There’s a short pause, then Coop says, “I never said it was from Burgundy.”

I look at him.

His eyes intense, he adds more quietly, “Or a grand cru.”

“He told me he’d been collecting,” I hear myself lie, knowing the truth is impossible.

After a long time wherein we simply gaze at each other, Coop looks down at his feet. “You’re right. He’s been sick. This is all just…evidence of that. And him askin’ me how he could remember someone he’d never met, and his obsession with the Buttercup, and him never speakin’ another word after his accident…that’s all part of his sickness too.”

He glances at my wedding band, then once again meets my eyes. “Right?”

There’s a moment, one brief moment where I consider telling him and letting the chips fall where they may.

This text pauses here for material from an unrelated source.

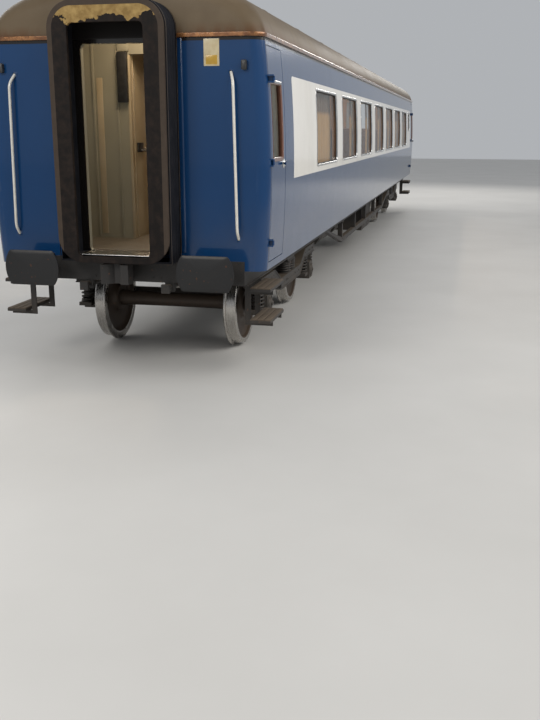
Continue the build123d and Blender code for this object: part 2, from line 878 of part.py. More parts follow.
# radius, place of the foot and of the front, from the headstock out
buffer_stages = (
    (buffer_case_radius, 0, buffer_case_reach),
    (buffer_ram_radius, buffer_case_reach, ram_reach),
)
with BuildPart() as buffers:
    for end_name, end in ends:
        for side in (1, -1):
            with BuildSketch(across(end * half_length, side * buffer_half_spacing, buffer_height, end)):
                Rectangle(buffer_base_size, buffer_base_size)
            extrude(amount=buffer_base_thickness)
            for radius, foot, front in buffer_stages:
                with BuildSketch(
                    across(end * (half_length + foot), side * buffer_half_spacing, buffer_height, end)
                ):
                    Circle(radius)
                extrude(amount=front - foot)
            with BuildSketch(
                across(end * (half_length + ram_reach), side * buffer_half_spacing, buffer_height, end)
            ):
                Circle(buffer_head_radius)
                Rectangle(2 * buffer_head_radius, 2 * buffer_head_half_height, mode=Mode.INTERSECT)
            extrude(amount=buffer_head_thickness)
buffers.part.label = "buffers"
export_step(buffers.part, "parts/buffers.step")

# Knuckle couplers: a shank, a guard arm on one side and the hooked knuckle on the other
# distance out from the headstock, place across: the shank, the guard arm, the jaw and the knuckle
coupler_outline = (
    (0, shank_half_width),
    (shank_length, shank_half_width),
    (shank_length + 30, guard_reach),
    (coupler_reach, guard_reach),
    (coupler_reach - 40, 85),
    (coupler_reach - jaw_depth, 40),
    (coupler_reach - jaw_depth, -20),
    (coupler_reach - 20, -40),
    (coupler_reach - 20, -120),
    (shank_length + 30, -130),
    (shank_length, -shank_half_width),
    (0, -shank_half_width),
)
with BuildPart() as couplers:
    for end_name, end in ends:
        with BuildSketch(Plane.XY.offset(buffer_height - coupler_drop)):
            with BuildLine():
                Polyline(*[(end * (half_length + out), y) for out, y in coupler_outline], close=True)
            make_face()
        extrude(amount=coupler_height)
couplers.part.label = "couplers"
export_step(couplers.part, "parts/couplers.step")

# Bulkheads and compartment partitions
space = body_block(wall + fit, floor_height, gutter_height) + roof_block(wall + fit)
partition_height = roof_height - floor_height
with BuildPart() as bulkheads:
    for end_name, end in ends:
        for place in (vestibule_depth, saloon_start):
            with Locations((end * (half_length - place), 0, floor_height)):
                Box(bulkhead_thickness, through, partition_height, align=centred_low)
        lobby_x = end * (half_length - (vestibule_depth + saloon_start) / 2)
        for side in (1, -1):
            with Locations((lobby_x, side * corridor_half_width, floor_height)):
                Box(
                    saloon_start - vestibule_depth,
                    bulkhead_thickness,
                    partition_height,
                    align=centred_low,
                )
    with Locations((0, 0, floor_height)):
        Box(body_length, 2 * doorway_half_width, doorway_height, align=centred_low, mode=Mode.SUBTRACT)
    add(space, mode=Mode.INTERSECT)
bulkheads.part.label = "bulkheads"
export_step(bulkheads.part, "parts/bulkheads.step")

# Facing seats, a double on the right and a single on the left of the gangway, with tables between
seat_bottom = floor_height + seat_height - cushion_thickness
seat_wall = side_y(floor_height + seat_height, wall) - seat_wall_gap
# side, width
seat_rows = ((1, single_seat_width), (-1, double_seat_width))


def cushion_top(reach):
    """Height of a seat cushion at a distance in front of its rear edge."""
    return seat_bottom + cushion_thickness + cushion_rise * reach / seat_depth


with BuildPart() as seat_cushions:
    for x in window_places:
        for facing in (1, -1):
            back_x = x - facing * (window_pitch / 2 - seat_back_gap)
            for side, width in seat_rows:
                with BuildSketch(Plane.XZ.offset(-side * (seat_wall - width))):
                    with BuildLine():
                        Polyline(
                            (back_x + facing * seat_lean, cushion_top(0)),
                            (back_x + facing * (seat_lean + back_thickness), cushion_top(back_thickness)),
                            (back_x + facing * back_thickness, cushion_top(0) + back_height),
                            (back_x, cushion_top(0) + back_height),
                            close=True,
                        )
                    make_face()
                    with BuildLine():
                        Polyline(
                            (back_x + facing * seat_lean, seat_bottom),
                            (back_x + facing * (seat_lean + seat_depth), seat_bottom),
                            (back_x + facing * (seat_lean + seat_depth), cushion_top(seat_depth) - fit),
                            (back_x + facing * seat_lean, cushion_top(0) - fit),
                            close=True,
                        )
                    make_face()
                extrude(amount=-side * width)
seat_cushions.part.label = "seat_cushions"
export_step(seat_cushions.part, "parts/seat_cushions.step")

with BuildPart() as seat_frames:
    for x in window_places:
        for facing in (1, -1):
            frame_x = x - facing * (window_pitch / 2 - seat_back_gap - seat_lean - seat_depth / 2)
            for side, width in seat_rows:
                with Locations((frame_x, side * (seat_wall - width / 2), floor_height)):
                    Box(
                        seat_depth - 2 * seat_frame_inset,
                        width - 2 * seat_frame_side_inset,
                        seat_bottom - floor_height,
                        align=centred_low,
                    )
seat_frames.part.label = "seat_frames"
export_step(seat_frames.part, "parts/seat_frames.step")

table_top = floor_height + table_height
table_wall = side_y(table_top, wall) - fit
with BuildPart() as tables:
    for x in window_places:
        for side, width in seat_rows:
            reach = width - table_inset
            with BuildSketch(Plane.XY.offset(table_top - table_thickness)) as top:
                with Locations((x, side * (table_wall - reach / 2))):
                    Rectangle(table_depth, reach)
                aisle_corners = top.vertices().sort_by(Axis.Y)
                chamfer(aisle_corners[:2] if side > 0 else aisle_corners[-2:], table_corner)
            extrude(amount=table_thickness)
            with Locations((x, side * (table_wall - width + table_leg_place), floor_height)):
                Box(table_leg, table_leg, table_height - table_thickness, align=centred_low)
tables.part.label = "tables"
export_step(tables.part, "parts/tables.step")

# Luggage racks: brackets on the wall carrying three bars
rack_span = 2 * (half_length - saloon_start) - bulkhead_thickness - rack_bracket_thickness
rack_wall = side_y(rack_height, wall) - fit
rack_high = rack_height + rack_bracket_rise
rack_low = rack_height - rack_bracket_drop
rack_ends = rack_span / 2 - rack_bracket_thickness
with BuildPart() as luggage_racks:
    for side in (1, -1):
        for reach in (rack_back, rack_depth / 2, rack_depth - rack_front):
            with Locations((0, side * (rack_wall - reach), rack_height)):
                Box(rack_span, rack_bar, rack_bar)
        for i in range(window_count + 1):
            pier = (i - window_count / 2) * window_pitch
            x = max(-rack_ends, min(rack_ends, pier))
            with BuildSketch(across(x)):
                with BuildLine():
                    Polyline(
                        (side * (side_y(rack_low, wall) - fit), rack_low),
                        (side * (side_y(rack_high, wall) - fit), rack_high),
                        (side * (rack_wall - rack_depth), rack_high),
                        (side * (rack_wall - rack_depth), rack_height - rack_bar / 2),
                        close=True,
                    )
                make_face()
            extrude(amount=rack_bracket_thickness / 2, both=True)
luggage_racks.part.label = "luggage_racks"
export_step(luggage_racks.part, "parts/luggage_racks.step")

# Ceiling lamps, bevelled below
lobby_lamp = half_length - vestibule_depth / 2
lamp_top = crown_z + sqrt((crown_radius - wall) ** 2 - (lamp_width / 2) ** 2) - fit
with BuildPart() as ceiling_lamps:
    for x in window_places + [-lobby_lamp, lobby_lamp]:
        with Locations((x, 0, lamp_top)):
            Box(lamp_length, lamp_width, lamp_depth, align=centred_high)
    chamfer(ceiling_lamps.edges().group_by(Axis.Z)[0], lamp_bevel)
ceiling_lamps.part.label = "ceiling_lamps"
export_step(ceiling_lamps.part, "parts/ceiling_lamps.step")

# Equipment under the floor, hung from the cross-members
member_bottom = sole_top - member_depth
bay = member_places[1] - member_places[0]


def hangers(x, y, top):
    """A bar along the top of a box, with a leg up to the cross-member at each end."""
    with BuildPart(mode=Mode.PRIVATE) as bars:
        with Locations((x, y, top)):
            Box(bay, 2 * hanger_size, hanger_size, align=centred_high)
        for reach in (-1, 1):
            with Locations((x + reach * (bay - hanger_size) / 2, y, top)):
                Box(hanger_size, 2 * hanger_size, member_bottom - top, align=centred_low)
    return bars.part


# place along the coach, side, length, width, height
boxes = (
    (-1.5 * bay, 1, 1500, 620, 520),
    (0.5 * bay, -1, 1500, 620, 520),
    (0.5 * bay, 1, 1200, 500, 400),
)
with BuildPart() as underframe_boxes:
    for x, side, length, width, height in boxes:
        y = side * (sole_y - truss_size - box_side_gap - width / 2)
        with Locations((x, y, hang_top)):
            Box(length, width, height, align=centred_high)
        add(hangers(x, y, hang_top))
underframe_boxes.part.label = "underframe_boxes"
export_step(underframe_boxes.part, "parts/underframe_boxes.step")

# Vacuum reservoirs, lying along the coach, with a stepped cover at each end
reservoir_z = hang_top - reservoir_radius + reservoir_sink
# radius, length
reservoir_stages = (
    (reservoir_radius, reservoir_length),
    (reservoir_end_radius, reservoir_length + 2 * reservoir_end_thickness),
)
with BuildPart() as reservoirs:
    for x in (-0.5 * bay, -1.5 * bay):
        for radius, length in reservoir_stages:
            with BuildSketch(across(x, -reservoir_y, reservoir_z)):
                Circle(radius)
            extrude(amount=length / 2, both=True)
        add(hangers(x, -reservoir_y, hang_top))
reservoirs.part.label = "brake_reservoirs"
export_step(reservoirs.part, "parts/brake_reservoirs.step")

# Footsteps below the doors, two boards high
step_outer = half_width - step_inset
with BuildPart() as footsteps:
    for end_name, end in ends:
        for side in (1, -1):
            for reach in (-step_strap_half_spacing, step_strap_half_spacing):
                with BuildSketch(across(end * door_middle + reach)):
                    with Locations((side * sole_y, sole_bottom)):
                        Rectangle(
                            step_strap_width,
                            sole_bottom - step_heights[0],
                            align=(Align.MAX if side > 0 else Align.MIN, Align.MAX),
                        )
                    for height in step_heights:
                        with Locations((side * step_outer, height)):
                            Rectangle(
                                step_outer - sole_y + step_strap_width,
                                step_arm,
                                align=(Align.MAX if side > 0 else Align.MIN, Align.MIN),
                            )
                extrude(amount=step_strap / 2, both=True)
            for height in step_heights:
                with Locations(
                    (end * door_middle, side * (step_outer - step_depth / 2), height + step_arm)
                ):
                    Box(step_length, step_depth, step_board, align=centred_low)
footsteps.part.label = "footsteps"
export_step(footsteps.part, "parts/footsteps.step")

# End handrails of round bar, one each side of each gangway
with BuildPart() as end_handrails:
    for end_name, end in ends:
        for side in (1, -1):
            wall_x = end * half_length
            rail_x = end * (half_length + rail_reach)
            with BuildLine() as route:
                Polyline(
                    (wall_x, side * handrail_top_foot[0], handrail_top_foot[1]),
                    (rail_x, side * handrail_top_bend[0], handrail_top_bend[1]),
                    (rail_x, side * handrail_low_bend[0], handrail_low_bend[1]),
                    (wall_x, side * handrail_low_foot[0], handrail_low_foot[1]),
                )
            with BuildSketch(Plane(origin=route.line @ 0, z_dir=route.line % 0)):
                Circle(rail_bar)
            sweep(path=route.line, transition=Transition.RIGHT)
    Box(body_length, through, 3 * roof_height, mode=Mode.SUBTRACT)
end_handrails.part.label = "end_handrails"
export_step(end_handrails.part, "parts/end_handrails.step")

# Electric sockets high on the ends, and pipe ends under the headstocks
with BuildPart() as end_sockets:
    for end_name, end in ends:
        for side in (1, -1):
            with BuildSketch(across(end * half_length, side * socket_y, socket_height, end)) as box:
                Rectangle(socket_width, socket_depth)
                chamfer(box.vertices(), socket_corner)
            extrude(amount=socket_reach)
end_sockets.part.label = "end_sockets"
export_step(end_sockets.part, "parts/end_sockets.step")

headstock_bottom = sole_top - headstock_depth
with BuildPart() as pipe_ends:
    for end_name, end in ends:
        for side in (1, -1):
            back = end * (half_length - pipe_back)
            with BuildSketch(across(back, side * pipe_y, headstock_bottom - pipe_drop, end)):
                Circle(pipe_radius)
            extrude(amount=pipe_back + pipe_reach - pipe_head_length)
            head = end * (half_length + pipe_reach - pipe_head_length)
            with BuildSketch(across(head, side * pipe_y, headstock_bottom - pipe_drop, end)):
                Rectangle(pipe_head_size, pipe_head_size)
            extrude(amount=pipe_head_length)
            with Locations(
                (end * (half_length - headstock_thickness / 2), side * pipe_y, headstock_bottom)
            ):
                Box(pipe_bracket_width, pipe_bracket_size, pipe_bracket_size, align=centred_high)
pipe_ends.part.label = "pipe_ends"
export_step(pipe_ends.part, "parts/pipe_ends.step")
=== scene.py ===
# %% [markdown]
# # A gangwayed passenger coach
# A steel coach on two bogies, with a concertina gangway at each end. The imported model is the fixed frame,
# in metres: X along the coach with end A at -X, Y across it, Z up from the foot of the wheel flanges. The
# cells load it, set the view, write the finishes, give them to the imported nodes, and build the pieces that
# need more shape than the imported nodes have.

import json
import math

import bmesh
import bpy
import numpy as np
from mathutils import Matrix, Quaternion, Vector


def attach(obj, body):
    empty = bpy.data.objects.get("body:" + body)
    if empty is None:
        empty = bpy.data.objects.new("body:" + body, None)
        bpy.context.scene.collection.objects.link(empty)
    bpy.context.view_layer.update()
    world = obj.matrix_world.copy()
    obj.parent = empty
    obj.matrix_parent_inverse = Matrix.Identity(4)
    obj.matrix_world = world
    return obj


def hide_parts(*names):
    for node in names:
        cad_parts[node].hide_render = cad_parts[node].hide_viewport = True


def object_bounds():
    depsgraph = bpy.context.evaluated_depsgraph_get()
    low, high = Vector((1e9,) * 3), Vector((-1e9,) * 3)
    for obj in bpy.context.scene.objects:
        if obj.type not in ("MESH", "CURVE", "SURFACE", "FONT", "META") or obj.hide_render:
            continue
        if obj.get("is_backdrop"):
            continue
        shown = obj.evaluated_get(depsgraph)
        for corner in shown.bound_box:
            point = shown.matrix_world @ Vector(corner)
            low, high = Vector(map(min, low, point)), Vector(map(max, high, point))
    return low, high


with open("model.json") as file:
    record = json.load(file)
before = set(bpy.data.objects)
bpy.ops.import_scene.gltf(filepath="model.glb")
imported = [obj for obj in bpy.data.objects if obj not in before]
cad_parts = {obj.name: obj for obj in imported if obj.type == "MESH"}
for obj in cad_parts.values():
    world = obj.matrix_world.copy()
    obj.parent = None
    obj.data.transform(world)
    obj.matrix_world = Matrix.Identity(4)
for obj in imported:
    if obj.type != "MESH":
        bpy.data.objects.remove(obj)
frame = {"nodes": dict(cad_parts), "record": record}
nodes = frame["nodes"]
cad_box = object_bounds()
print(len(nodes), "nodes, box", [round(v, 3) for corner in cad_box for v in corner])

# %% [markdown]
# ## Sizes
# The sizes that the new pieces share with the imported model. They could be measured from its nodes, but
# named numbers are easier to read. Heights are written from the top of the rail, as on the real coach.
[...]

But the moment passes when I decide this thing is so unbelievable, the weight of trying to understand it has almost broken Theo and me—it would be wrong to burden Coop with the knowledge of it too.

Some mysteries are meant to live in the dark, quiet places of our hearts, kept safe and sacred.

“You’re a good friend, Coop. And a good man. And now I have to go, because I need to be there when he wakes up.”

I hug him hard, then scramble down the ladder and run to my car, my spirit soaring and my heart on fire, adrenaline pumping through my veins. I tear out of the driveway so fast, a spray of gravel spits out from the tires.

I have to get to that hospital as soon as I can.

I need to be there when my midnight valentine comes back to me.